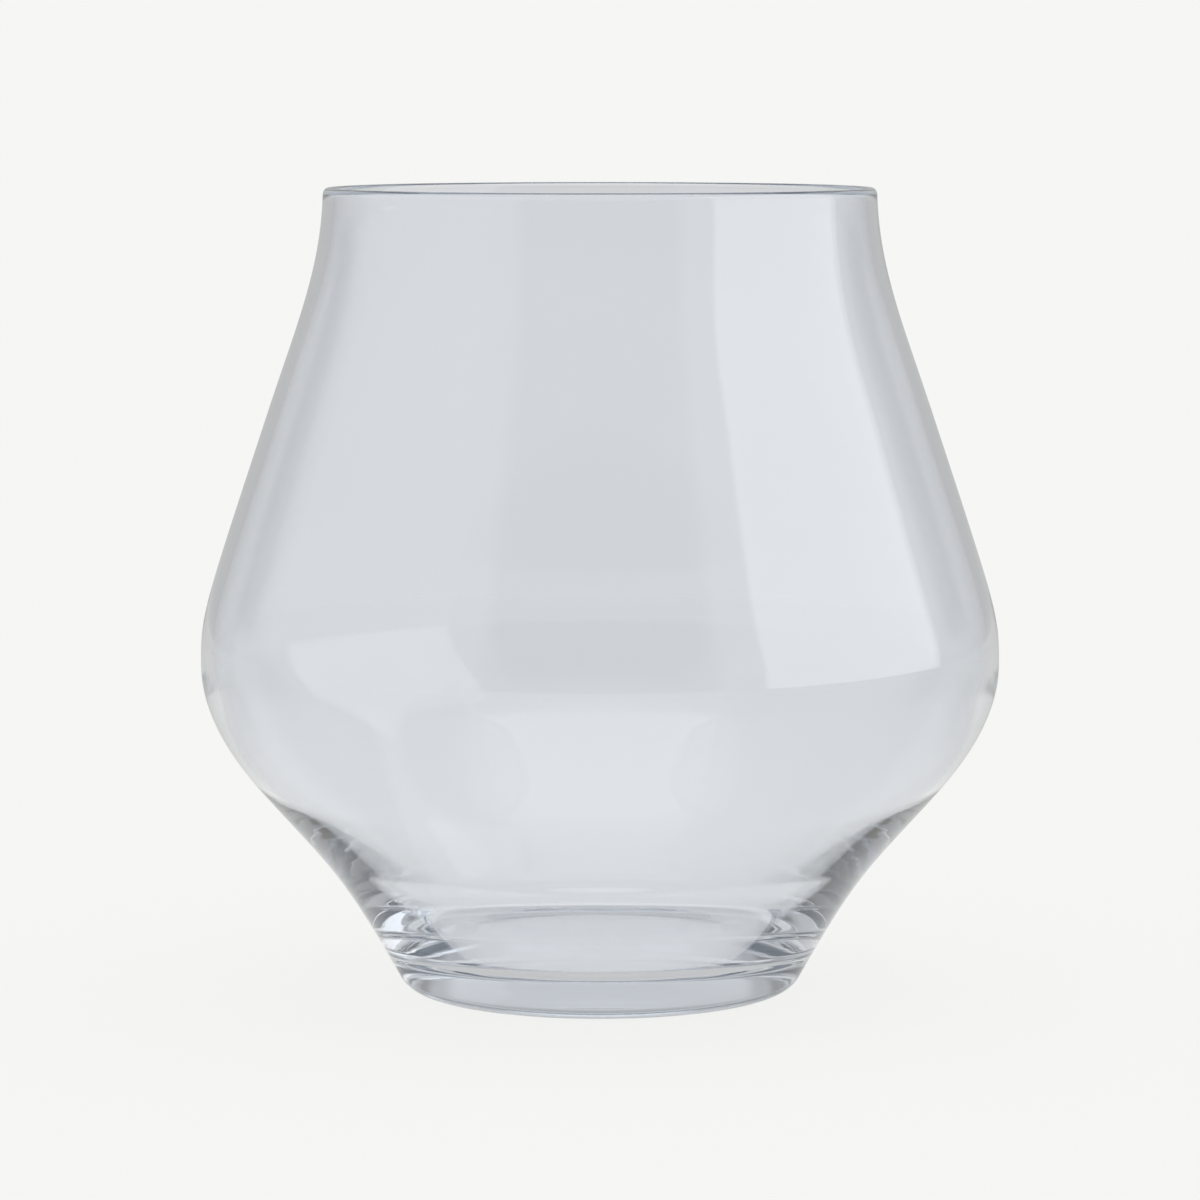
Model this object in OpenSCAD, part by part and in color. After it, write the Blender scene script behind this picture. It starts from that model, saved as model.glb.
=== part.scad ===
// Mixing glass: one free-standing vessel of clear glass, turned about the Z axis.
// A narrow upright mouth opens down a straight slope into a low, wide belly. The
// flank below the belly draws in to a thick solid foot that stands on a flat ring.
// Millimetres, +Z up. The origin is the centre of the circle that it stands on.

/* [Outside] */
// Height from the standing ring to the top of the lip
glass_h = 120; // [105:0.5:150]
// Outer diameter at the mouth
mouth_d = 82.2; // [68:0.2:100]
// Lean of the wall from the vertical just below the lip, where it widens downward
mouth_lean = 1.8; // [0:0.1:6]
// Depth below the lip at which the upright mouth has become a straight slope
shoulder_drop = 33; // [26:0.5:42]
// Outer diameter where the straight slope begins
shoulder_d = 98.7; // [82:0.1:110]
// Lean of the straight slope from the vertical
shoulder_lean = 18.5; // [10:0.1:26]
// Outer diameter of the belly, the widest place
belly_d = 119.2; // [104:0.2:145]
// Height of the widest place
belly_h = 49.2; // [40:0.1:60]
// Outer diameter on the flank, where it draws in most steeply
flank_d = 100.9; // [84:0.1:118]
// Height of that place on the flank
flank_h = 30.1; // [24:0.1:37]
// Lean of the flank from the vertical at that place, where it narrows downward
flank_lean = 41.5; // [34:0.1:47]
// Outer diameter of the foot, just above the heel
foot_d = 62.4; // [52:0.1:76]
// Height of that place on the foot
foot_h = 4; // [3:0.1:6]
// Lean of the foot from the vertical
foot_lean = 29.5; // [20:0.1:36]

/* [Wall] */
// Thickness of the wall at the mouth
mouth_wall = 1.7; // [1:0.05:2.4]
// Height of the rounded, fire-polished top of the lip
lip_h = 1.1; // [0.6:0.05:1.6]
// Thickness of the wall where the straight slope begins
shoulder_wall = 1.7; // [1:0.05:2.4]
// Thickness of the wall at the belly
belly_wall = 1.7; // [1:0.05:2.4]
// Thickness of the wall on the flank
flank_wall = 1.4; // [1:0.05:2.4]
// How many degrees further the inside of the flank leans than the outside
flank_turn = 1.3; // [0:0.1:4]
// Thickness of the wall half way down the bowl, below the flank
bowl_wall = 2.1; // [1.4:0.05:3]
// How many degrees further the inside of the bowl leans there than the outside
bowl_turn = 4.1; // [1:0.1:7]
// Thickness of the wall low in the bowl, beside the floor
low_wall = 3.8; // [2.6:0.05:5]
// How many degrees further the inside of the bowl leans there than the outside
low_turn = 10.2; // [6:0.1:13]

/* [Foot and floor] */
// Height of the inside floor above the standing ring
floor_h = 6.8; // [5:0.1:8.5]
// Radius of the rounded corner between the bowl and the floor
corner_r = 6; // [2:0.1:7.5]
// Radius of the heel, between the foot and the standing ring
heel_r = 4; // [1.5:0.1:4.5]
// Width of the flat ring that the glass stands on
ring_w = 2; // [1:0.1:4]
// Depth of the hollow inside the ring, under the foot
hollow_h = 0.4; // [0.2:0.05:1.2]
// Diameter of the flat top of that hollow
hollow_d = 26; // [16:0.5:36]

/* [Curves] */
// Below, each curve leaves its ends along their leans, and a pull says how far it
// follows them, as a part of the straight distance from end to end.
// Pull of the collar curve at the mouth
collar_pull_mouth = 0.33; // [0.15:0.01:0.6]
// Pull of the collar curve at the shoulder
collar_pull_shoulder = 0.4; // [0.15:0.01:0.6]
// Pull of the slope at the shoulder, long enough to keep it straight
slope_pull_shoulder = 0.81; // [0.5:0.01:0.85]
// Pull of the slope at the belly
slope_pull_belly = 0.19; // [0.1:0.01:0.4]
// Pull of the tuck under the belly, at the belly
tuck_pull_belly = 0.33; // [0.15:0.01:0.5]
// Pull of the tuck under the belly, at the flank
tuck_pull_flank = 0.35; // [0.15:0.01:0.5]
// Pull of the lower curve at the flank
lower_pull_flank = 0.45; // [0.15:0.01:0.6]
// Pull of the lower curve at the foot
lower_pull_foot = 0.51; // [0.15:0.01:0.6]
// Pull of the inside of the tuck at the belly
inner_tuck_pull_belly = 0.18; // [0.1:0.01:0.4]
// Pull of the inside of the tuck at the flank
inner_tuck_pull_flank = 0.46; // [0.25:0.01:0.6]
// Pull of the inside of the bowl at the flank
bowl_pull_flank = 0.27; // [0.15:0.01:0.45]
// Pull of the inside of the bowl half way down, towards the flank
bowl_pull_up = 0.28; // [0.15:0.01:0.45]
// Pull of the inside of the bowl half way down, towards the floor
bowl_pull_down = 0.16; // [0.1:0.01:0.4]
// Pull of the inside of the bowl beside the floor
bowl_pull_floor = 0.17; // [0.1:0.01:0.4]
// Where half way down the bowl is: 0 at the flank, 1 at the foot
bowl_share = 0.4; // [0.3:0.01:0.5]
// Where low in the bowl is: 0 at the flank, 1 at the foot
low_share = 0.9; // [0.8:0.01:0.95]

/* [Hidden] */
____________
Repeat, exactly and only, the lines from the beginning of the material through the line that contains "it stands on.".

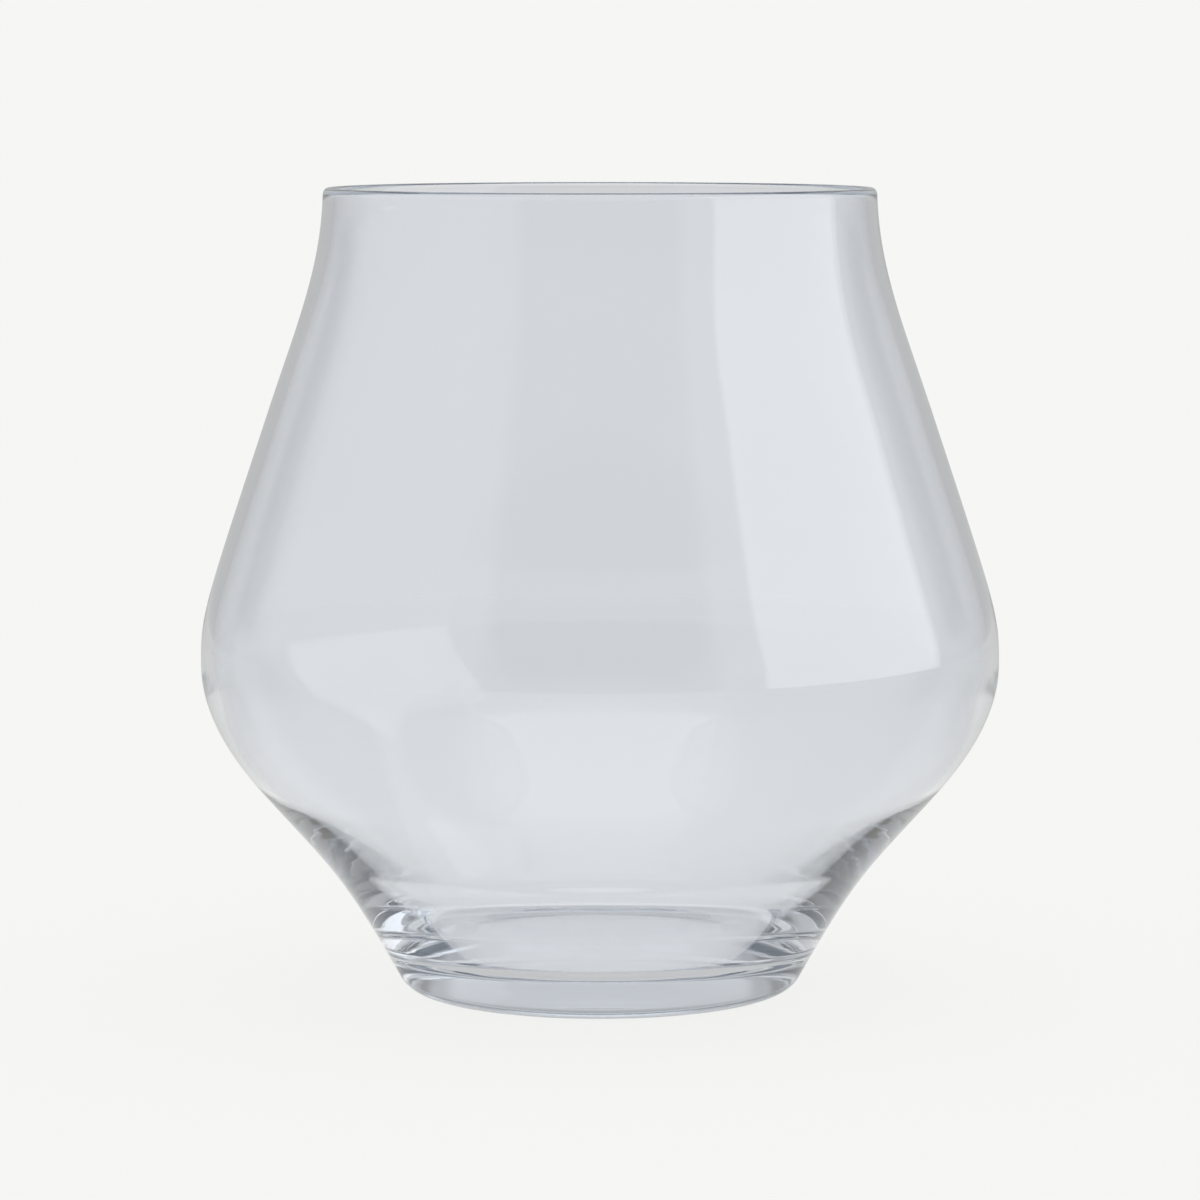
Model this object in OpenSCAD, part by part and in color. After it, write the Blender scene script behind this picture. It starts from that model, saved as model.glb.
=== part.scad ===
// Mixing glass: one free-standing vessel of clear glass, turned about the Z axis.
// A narrow upright mouth opens down a straight slope into a low, wide belly. The
// flank below the belly draws in to a thick solid foot that stands on a flat ring.
// Millimetres, +Z up. The origin is the centre of the circle that it stands on.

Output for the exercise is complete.